Never Run Back to What Broke You
I ran across the words “Never run back to what broke you” a few days ago, and just like that song that keeps playing in your head that you heard on the radio, so to do these words keep resurfacing.
As I contemplate these reoccurring words, I instinctively know their meaning but then my ego jumps in, clouds my thoughts by creating false narratives and justifications as to why these words keep resurfacing. I find myself going down the path of “I’m tired and that’s why I keep thinking of these words” or “they’re just words and have nothing to do with me.” So many times I have returned to something that broke me and instead of walking away, I found myself seeking signs from the universe to justify my return, only to be broken again.
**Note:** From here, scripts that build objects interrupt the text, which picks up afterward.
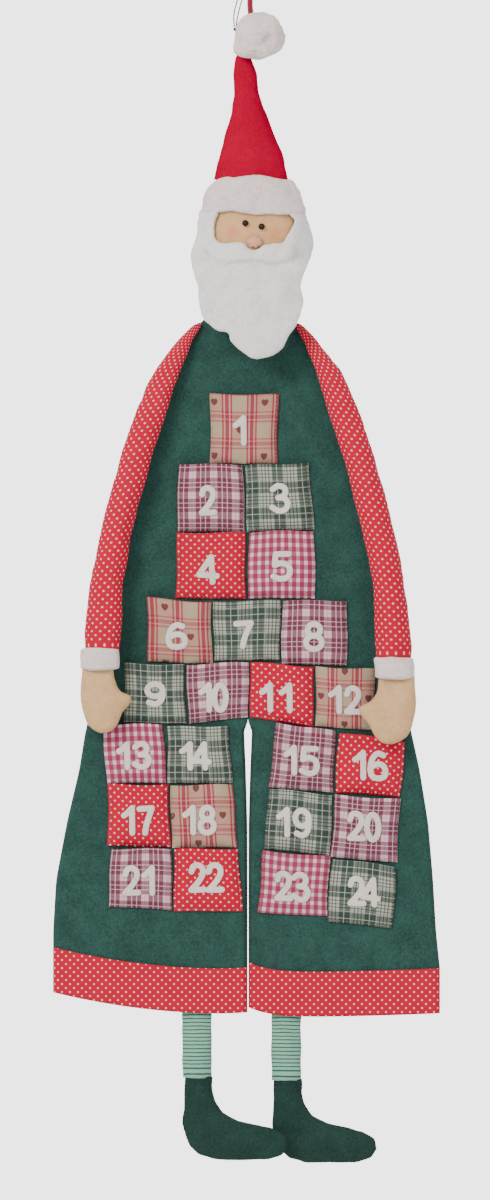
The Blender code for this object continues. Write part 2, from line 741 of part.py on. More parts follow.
def garment_row(row):
    """Return a garment row's drop, left edge, right edge and slit half width."""
    down, left, right = GARMENT_ROW_SHARES[min(row, len(GARMENT_ROW_SHARES) - 1)]
    drop = GARMENT_TOP_DROP + down * GARMENT_LENGTH
    slit_row = min(max(row - SLIT_TOP_ROW, 0), len(SLIT_HALF_WIDTH_SHARES) - 1)
    slit = SLIT_HALF_WIDTH_SHARES[slit_row] * SLIT_HALF_WIDTH
    return drop, GARMENT_ACROSS - left * GARMENT_HALF_WIDTH, GARMENT_ACROSS + right * GARMENT_HALF_WIDTH, slit


def hem_drop(side, across_share, down_share):
    """Return the drop on the curved hem; the across share runs from the outer edge in."""
    outer = HEM_OUTER_RISE[side] * (1 - across_share) ** OUTER_CURVE_POWER
    inner = HEM_INNER_RISE[side] * across_share**INNER_CURVE_POWER
    return HEM_TOP_DROP + HEM_SET_DOWN[side] + down_share * HEM_HEIGHT - outer - inner


def half_columns(outer_edge, inner_edge, roll, pinched_inside):
    """Return the across places and edge rises of one half row, from its outer edge in."""
    towards = 1 if inner_edge > outer_edge else -1
    outer = [(outer_edge + towards * roll * share, rise) for share, rise in zip(EDGE_ROLL_SHARES, EDGE_RISE_SHARES)]
    span = inner_edge - outer_edge
    middle = [(outer_edge + span * share, 1.0) for share in INNER_COLUMN_SHARES]
    rises = EDGE_RISE_SHARES if pinched_inside else (1.0,) * len(EDGE_RISE_SHARES)
    inner = [(inner_edge - towards * roll * share, rise) for share, rise in zip(EDGE_ROLL_SHARES, rises)]
    return outer + middle + inner[::-1]


def garment_half(side, first_row, last_row, inset=0.0, hem_rows=HEM_ROW_SHARES):
    """Return rows of (across, drop, rise) for one half of the garment, from its outer edge in."""
    rows = []
    for row in range(first_row, last_row):
        drop, left, right, slit = garment_row(row)
        outer_edge = left + inset if side == "left" else right - inset
        gap = slit + inset if row >= SLIT_TOP_ROW else slit
        inner_edge = GARMENT_ACROSS + SIDES[side] * gap
        columns = half_columns(outer_edge, inner_edge, EDGE_ROLL, row > SLIT_TOP_ROW)
        rows.append([(across, drop, rise) for across, rise in columns])
    for down_share in hem_rows:
        _, left, right, slit = garment_row(len(GARMENT_ROW_SHARES) - 1)
        outer_edge = left + inset if side == "left" else right - inset
        inner_edge = GARMENT_ACROSS + SIDES[side] * (slit + inset)
        columns = half_columns(outer_edge, inner_edge, EDGE_ROLL, True)
        span = inner_edge - outer_edge
        rows.append([(x, hem_drop(side, (x - outer_edge) / span, down_share), rise) for x, rise in columns])
    return rows


def panel(name, sheets, front_and_back, cloth, doll):
    """Skin half-garment rows as one sheet, sewing the halves together where they meet."""
    spots = []
    faces = []
    known = {}
    for rows in sheets:
        indices = []
        for row in rows:
            for across, drop, rise in row:
                key = (round(across / MEETING_STEP), round(drop / MEETING_STEP))
                if key not in known:
                    known[key] = len(spots)
                    front, back = front_and_back(rise)
                    spots.append((across, front, back, drop))
                indices.append(known[key])
        for face in grid_faces(len(rows), len(rows[0])):
            faces.append(tuple(indices[corner] for corner in face))
    add_piece(name, thick_sheet(spots, faces), cloth, doll)


def build_garment(doll):
    """Two felt layers sewn edge to edge over wadding, slit up the middle into two legs."""
    rows = len(GARMENT_ROW_SHARES) - 1
    halves = [garment_half(side, 0, rows) for side in SIDES]
    felt = material("green felt", GREEN_FELT)
    panel("garment_back", halves, lambda rise: (BACK_PANEL_FRONT_Y, WALL_Y), felt, doll)

    def front_panel(rise):
        back = SEAM_BACK_Y - rise * PADDING
        return back - FELT, back

    panel("garment_front", halves, front_panel, felt, doll)

    def filling(rise):
        return SEAM_BACK_Y - PADDING + CLEARANCE, SEAM_BACK_Y

    fills = [garment_half(side, WADDING_FIRST_ROW, rows, EDGE_ROLL + CLEARANCE, ()) for side in SIDES]
    panel("wadding", fills, filling, material("wadding", WADDING_WHITE), doll)

    def band(rise):
        back = front_panel(rise)[0] - CLEARANCE
        return back - HEM_CLOTH, back

    for side in SIDES:
        strip = [garment_half(side, 0, 0)]
        panel(side + "_hem_band", strip, band, material("dotted cotton", DOTTED_COTTON), doll)


def build_pocket(number, doll, cloth):
    """One patch pocket, sewn flat down its sides and along its foot, open at its mouth."""
    across, down, width, height, tilt = POCKET_PLACE_SHARES[number]
    middle = (across * POCKET_PITCH, FIRST_POCKET_DROP + down * POCKET_PITCH)
    turn = math.radians(tilt)
    spots = []
    for up, up_belly in zip(POCKET_UP_SHARES, POCKET_BELLY_UP_SHARES):
        for out, out_belly in zip(POCKET_ACROSS_SHARES, POCKET_BELLY_ACROSS_SHARES):
            right = out * width * POCKET_PITCH / 2
            lower = (1 - 2 * up) * height * POCKET_PITCH / 2
            x = middle[0] + right * math.cos(turn) - lower * math.sin(turn)
            drop = middle[1] + lower * math.cos(turn) + right * math.sin(turn)
            back = POCKET_SEAT_Y - up_belly * out_belly * POCKET_BELLY
            spots.append((x, back - POCKET_CLOTH, back, drop))
    faces = grid_faces(len(POCKET_UP_SHARES), len(POCKET_ACROSS_SHARES))
    add_piece(f"pocket_{number:02d}", thick_sheet(spots, faces), cloth, doll)


def build_pockets(doll):
    """All 24 pockets in their five cloths."""
    for name, numbers in POCKET_CLOTHS.items():
        for number in numbers.split():
            build_pocket(int(number), doll, material(name, POCKET_COLOURS[name]))


def build_arm(side, doll):
    """A stuffed sleeve with its cuff and mitten, hinged at the shoulder."""
    out = SIDES[side]
    shoulder = (GARMENT_ACROSS + out * SHOULDER_ACROSS, POCKET_SEAT_Y, -SHOULDER_DROP)
    pivot = add_pivot(side + "_shoulder", shoulder, doll)
    rings = []
    for down, reach, width in SLEEVE_SECTION_SHARES:
        half_depth = width * SLEEVE_DEPTH / 2
        y = POCKET_SEAT_Y - half_depth - ARM_LIFT * down
        x = shoulder[0] + out * reach * SLEEVE_REACH
        drop = SHOULDER_DROP - SLEEVE_HEAD_RISE + down * (SLEEVE_LENGTH[side] + SLEEVE_HEAD_RISE)
        rings.append(ring(x, y, drop, width * SLEEVE_WIDTH / 2, half_depth))
    add_piece(side + "_sleeve", loft(rings), material("dotted cotton", DOTTED_COTTON), pivot)

    wrist_x = shoulder[0] + out * SLEEVE_REACH
    wrist_y = POCKET_SEAT_Y - SLEEVE_DEPTH / 2 - ARM_LIFT
    cuff_drop = SHOULDER_DROP + SLEEVE_LENGTH[side] + CLEARANCE
    rings = []
    for down, width in CUFF_SECTION_SHARES:
        drop = cuff_drop + down * CUFF_LENGTH
        rings.append(ring(wrist_x, wrist_y, drop, width * CUFF_WIDTH / 2, width * CUFF_DEPTH / 2))
    add_piece(side + "_cuff", loft(rings), material("white fleece", FLEECE), pivot)
    build_hand(side, pivot, (wrist_x, wrist_y, cuff_drop + CUFF_LENGTH + CLEARANCE))


def build_hand(side, pivot, wrist):
    """A flat stuffed mitten: its outline shrinks in rings while both faces swell."""
    form = bmesh.new()
    outline = smooth_path(HAND_OUTLINE_SHARES, HAND_STEPS)
    middle = np.array(HAND_MIDDLE_SHARES)

    def spot(shares, depth_share):
        x = wrist[0] + SIDES[side] * -shares[0] * HAND_WIDTH
        return form.verts.new((x, wrist[1] + depth_share * HAND_DEPTH / 2, -wrist[2] - shares[1] * HAND_LENGTH))

    edge = [spot(point, 0.0) for point in outline]
    for face_side in (-1, 1):
        outer = edge
        for share in STUFFED_RING_SHARES:
            depth = face_side * math.sqrt(1 - share**2)
            inner = [spot(middle + share * (point - middle), depth) for point in outline]
            for step in range(len(outline)):
                after = (step + 1) % len(outline)
                form.faces.new((outer[step], outer[after], inner[after], inner[step]))
            outer = inner
        form.faces.new(outer)
    add_piece(side + "_hand", form, material("tan calico", CALICO), pivot)


def build_leg(side, doll):
    """A stuffed stocking whose flat top is sewn inside the hem, and its felt boot."""
    x = LEG_ACROSS[side]
    outer_edge = GARMENT_ACROSS + SIDES[side] * GARMENT_HALF_WIDTH
    hem = hem_drop(side, (x - outer_edge) / (GARMENT_ACROSS - outer_edge), 1.0)
    tab_y = (SEAM_BACK_Y + SEAM_BACK_Y - PADDING) / 2
    pivot = add_pivot(side + "_leg_hinge", (x, tab_y, LEG_PIVOT_RISE - hem), doll)
    half = STOCKING_WIDTH / 2
    tab_half = PADDING / 2 - TAB_GAP
    sections = (
        (-TAB_TOP_RISE, half - TAB_CORNER, tab_half / 2, tab_y),
        (-TAB_TOP_RISE + TAB_CORNER, half, tab_half, tab_y),
        (TAB_END_DROP, half, tab_half, tab_y),
        (SHANK_START_DROP, half, STOCKING_DEPTH / 2, LEG_Y),
        (STOCKING_LENGTH / 2, half, STOCKING_DEPTH / 2, LEG_Y),
        (STOCKING_LENGTH, half - TAB_CORNER / 2, STOCKING_DEPTH / 2, LEG_Y),
    )
    rings = [ring(x, y, hem + drop, width, depth) for drop, width, depth, y in sections]
    add_piece(side + "_stocking", loft(rings), material("mint knit", MINT_KNIT), pivot)

    boot_left = x - half
    top = hem + STOCKING_LENGTH + CLEARANCE
    ankle = x + half
    rings = []
    for down, heel, toe, depth in BOOT_SECTION_SHARES:
        heel_x = boot_left + heel * BOOT_LENGTH
        toe_x = boot_left + toe * BOOT_LENGTH
        points = ring((heel_x + toe_x) / 2, LEG_Y, top + down * BOOT_HEIGHT, (toe_x - heel_x) / 2, depth * BOOT_DEPTH / 2)
        rings.append([(px, py - TOE_TURN_SHARE * max(px - ankle, 0.0), pz) for px, py, pz in points])
    add_piece(side + "_boot", loft(rings), material("boot felt", BOOT_FELT), pivot)


def build():
    """Make the whole calendar."""
    clear_scene()
    build_ribbon()
    build_thread()
    doll = add_pivot("doll_sway", (HAT_TIP_ACROSS, 0.0, -SWAY_DROP))
    build_hat(doll)
    build_brim(doll)
    build_head(doll)
    build_whiskers(doll)
    build_beard(doll)
    build_garment(doll)
    build_pockets(doll)
    for side in SIDES:
        build_arm(side, doll)
        build_leg(side, doll)


build()
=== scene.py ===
# %% [markdown]
# # A cloth advent calendar, dressed in Blender
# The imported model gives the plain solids: a stuffed Father Christmas doll in a long felt garment
# with 24 patch pockets. This lesson replaces every one of those solids with a detailed piece of
# the same form: cloth with a weave, felt with fibres, fleece that is puffed and dimpled.
# Everything is in metres, in one frame, so each piece goes where its solid lies.

# %% Load the frame
import math

import bmesh
import bpy
import numpy as np
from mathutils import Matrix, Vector, noise
from mathutils.kdtree import KDTree


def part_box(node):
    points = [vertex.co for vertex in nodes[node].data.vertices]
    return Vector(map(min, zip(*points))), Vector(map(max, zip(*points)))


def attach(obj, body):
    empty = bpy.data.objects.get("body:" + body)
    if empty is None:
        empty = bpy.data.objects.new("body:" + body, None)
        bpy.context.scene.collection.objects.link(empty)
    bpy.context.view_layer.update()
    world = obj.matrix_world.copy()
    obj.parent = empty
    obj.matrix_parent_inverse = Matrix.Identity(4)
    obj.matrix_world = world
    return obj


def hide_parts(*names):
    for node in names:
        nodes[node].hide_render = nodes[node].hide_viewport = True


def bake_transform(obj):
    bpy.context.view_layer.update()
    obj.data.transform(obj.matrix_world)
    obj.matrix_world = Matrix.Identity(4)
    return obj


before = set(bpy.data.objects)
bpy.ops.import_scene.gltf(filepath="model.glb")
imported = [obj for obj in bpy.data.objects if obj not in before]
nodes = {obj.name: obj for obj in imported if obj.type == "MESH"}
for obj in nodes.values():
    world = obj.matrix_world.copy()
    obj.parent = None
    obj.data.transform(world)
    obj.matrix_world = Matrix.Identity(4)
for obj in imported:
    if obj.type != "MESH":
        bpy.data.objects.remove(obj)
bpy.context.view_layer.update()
print("solids in the frame:", len(nodes))

# %% [markdown]
# ## Camera
# The real calendar was photographed straight on, from a few metres away, so its sides hardly
# show. A long lens far back gives that flat look. One thousand pixels of the picture are one
# metre of the calendar, and its height sets how wide the lens opens.

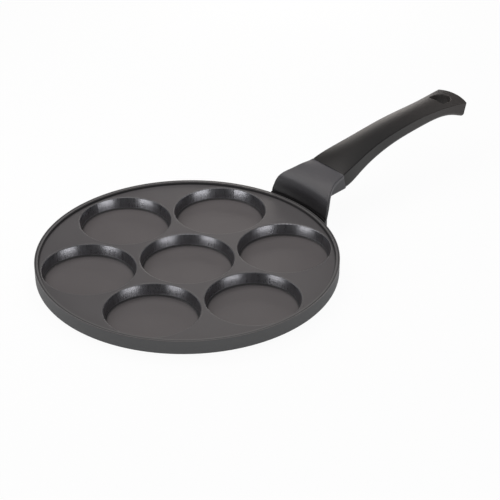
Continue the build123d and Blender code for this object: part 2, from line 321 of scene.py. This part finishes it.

What I know for sure right now is that everything happens for a reason and these reoccurring words are a preamble from my higher state of consciousness. How I choose to honor these words is totally up to me. So as I’m washing clothes or driving my daughter to school and these words resurface, I choose listen to the words and I choose to feel the words. What I hear is don’t keep going back to a situation that’s full of empty promises. What I feel is I deserve to be complete and whole, and I can’t be whole and broken at the same time. When you reach this point it’s good to lean heavily on strength and courage. This strength will push you when you’ve become to weak to move, and this courage will help you stay the course without looking back. There comes a time when the sweetest thing you can do is love yourself. When you truly understand this you will never return to what broke you ever again.